The reason: a deal he made as a 19-year-old, more than a year before his MLB debut.
What is Big League Advance, and why is it getting part of Fernando Tatis' contract?
As The Athletic's Ken Rosenthal noted Thursday, a portion of Tatis' deal with the Padres will be going to Big League Advance, a company with a very specific, and some would say predatory, business model.
Essentially, Big League Advance is an investment company, but instead of investing in businesses and properties, it invests in players. The company approaches minor leaguers and offers them a one-time payment in exchange for a small but significant cut of their earnings as an MLB player.
If the minor leaguer's career doesn't pan out and he never makes it to MLB's lucrative free agency, it's a good deal for the player. However, if that player, say, becomes an MVP candidate and signs one of the largest contracts in baseball history, it's a bonanza for Big League Advance.
The latter case is exactly what will happen in the case of Tatis, who reportedly signed a deal with Big League Advance during the 2017-18 offseason. The exact amount Tatis will be handing over to Big League Advance is unknown, but the company's website offers the following pay structure as an example:
For example, Big League Advance may offer a player $50,000 for every 1% of his future professional earnings. If a player wanted to sign a deal for 5%, he would receive $250,000, or if he wanted to sign a deal for 10%, he would receive $500,000. While our offer amounts are non-negotiable, the percentage the player would like to give up is up to the player.
So if Tatis took the largest payment, he would be set to pay Big League Advance $34 million over the course of 14 years. Not every player Big League Advance buys into will make the majors, but the possibility of landing a breakout player like Tatis seems to make it all worth it.
Tatis signed the deal for a reason
Obviously, not many people are going to feel bad for Tatis about this deal. Even after Big League Advance and his agents take their cuts, he'll still have enough money to live in luxury for the rest of his life. At the same time, though, it may be worth discussing how a player who seems to have been marked for greatness for years would sign a deal that could cost him up to $34 million.
For starters, the timing of Tatis' Big League Advance deal is important. During the 2017-18 offseason, Tatis had just finished a season spent mostly in Class A ball, plus 14 games of Double-A. He was still a real prospect — MLB Pipeline ranked him as the No. 4 prospect in San Diego's system and No. 52 prospect overall — but he wasn't Fernando Tatis Jr., destroyer of baseballs and flipper of bats.
At that point, Tatis was mainly known for being the Padres' return in the James Shields trade, which has since become infamous among Chicago White Sox fans.
More importantly, Tatis was still making a minor league salary, which was and still remains outrageously low for the entry-level employees of MLB's player base.
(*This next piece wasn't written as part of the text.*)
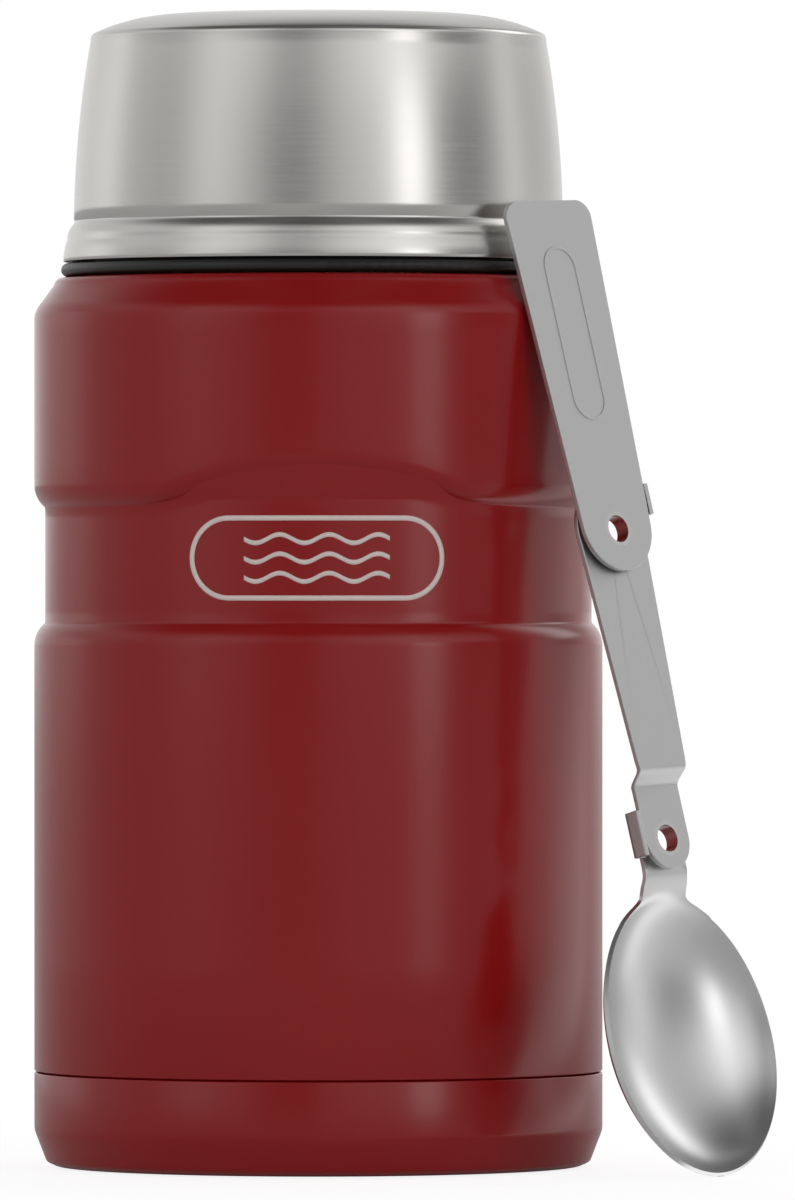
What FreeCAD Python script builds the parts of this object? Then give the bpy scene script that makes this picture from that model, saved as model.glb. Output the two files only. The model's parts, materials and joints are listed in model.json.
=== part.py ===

The pay scale for Class A players in 2017 was $1,300 per month, and only for months during the season. Tatis received a $700,000 signing bonus with the White Sox as an international prospect in 2015, but working to become an elite player is expensive, and Tatis told Rosenthal that's what his Big League Advance payment went toward:
[Tatis] said after signing with BLA that he wanted to hire a personal trainer, eat better food and get a better apartment. He used the money to upgrade not only his training regimen in the U.S., but also his offseason practice field in his native Dominican Republic.
It may also be worth wondering why the Padres weren't paying for their No. 4 prospect to get the training and nutrition he wanted, but let's face it, we all know the answer there. MLB teams will fight tooth and nail to avoid giving their least powerful employees more than the bare minimum, and giving a guy like Tatis the resources he wants would have been a concession to them, not an investment.
Again, Tatis is hardly going to suffer from this, though the MLB Players Association won't be happy watching this play out. Tatis knew this was a possibility, telling Rosenthal he just saw it as a negligible price if his career took off:
“If I’m a successful player and make big money, I’m not going to care about giving that money away,” he said. “That will be nothing if I make all that big money.”